For those who seek to reach the higher stages of the path in this life, ethical conduct serves as the indispensable basis for developing concentration and wisdom. The ultimate task of the eightfold path is to eradicate the defilements that sustain bondage to samsara, the cycle of repeated birth and death, and thereby open the door to the deathless state, nirvana.
The defilements are the locks on the door to liberation. They are divided into three layers—transgression, obsession, and latency, each successively subtler. At the transgressive layer the defilements motivate unwholesome action; at the obsessive, they bubble up into the mind and govern our thoughts and emotions; at the latent level, they lurk quietly in the background waiting for the chance to strike.

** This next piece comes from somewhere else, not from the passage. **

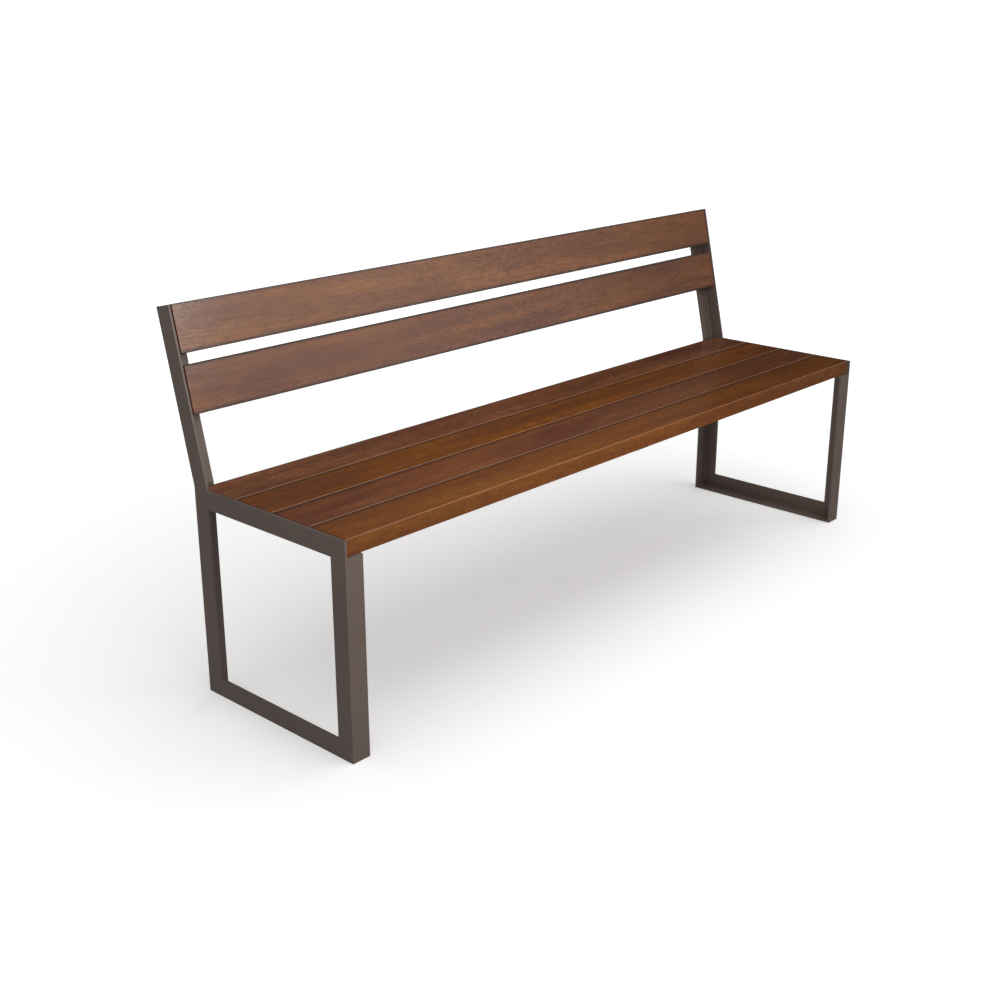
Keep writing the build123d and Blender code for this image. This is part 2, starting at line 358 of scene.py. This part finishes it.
def eased_board_tree():
    """A board along X with rounded arrises and softly rounded ends, placed and leant in the bench.

    The point attribute "arris" is 1 along the middle of each rounded long edge. The attribute "side"
    is as strong as Front Shade and Rear Shade on the narrow long sides, and marks where painted shade
    darkens the gaps between boards."""
    inputs = {
        "Length": (FLOAT, 1.0), "Width": (FLOAT, 0.1), "Thickness": (FLOAT, 0.035),
        "Arris Radius": (FLOAT, 0.003), "End Radius": (FLOAT, 0.001), "Rings": (INT, 61),
        "Front Shade": (FLOAT, 1.0), "Rear Shade": (FLOAT, 1.0), "Centre": (VECTOR, None),
        "Lean": (FLOAT, 0.0), "Material": (MATERIAL, None),
    }
    t, given, out = new_group("eased_board", "GeometryNodeTree", inputs, {"Geometry": GEOMETRY})
    profile_size = {"Width": given["Width"], "Height": given["Thickness"]}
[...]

Ethical conduct prevents the defilements from erupting in verbal and bodily actions that rattle the mind and cloud the capacity for clear cognition. This helps to weaken the obsessive stage of defilements through the development of concentration, and to cut off the latent defilements with the sword of wisdom. With the defilements cut off at the root, the door to nirvana swings wide open.
Ethical propriety, however, applies not only to the disciple on the path, but also to those who have won the goal, the arahants (Sanskrit: arhats). Unlike those spiritual systems which hold that the liberated person is free from the constraints of conventional morality—the “holy madman” or “saintly scoundrel”—early Buddhism sees the arahant as a model of ethical propriety. Arahants no longer have to walk the path, but they remain intrinsically endowed with the eight path factors, now augmented by right knowledge and right liberation. This means that the arahant’s behavior is morally flawless, ever correct in speech, action, and livelihood. Their conduct not only expresses their own liberation from defilements, but entitles them to serve as examples for others, worthy of the world’s veneration.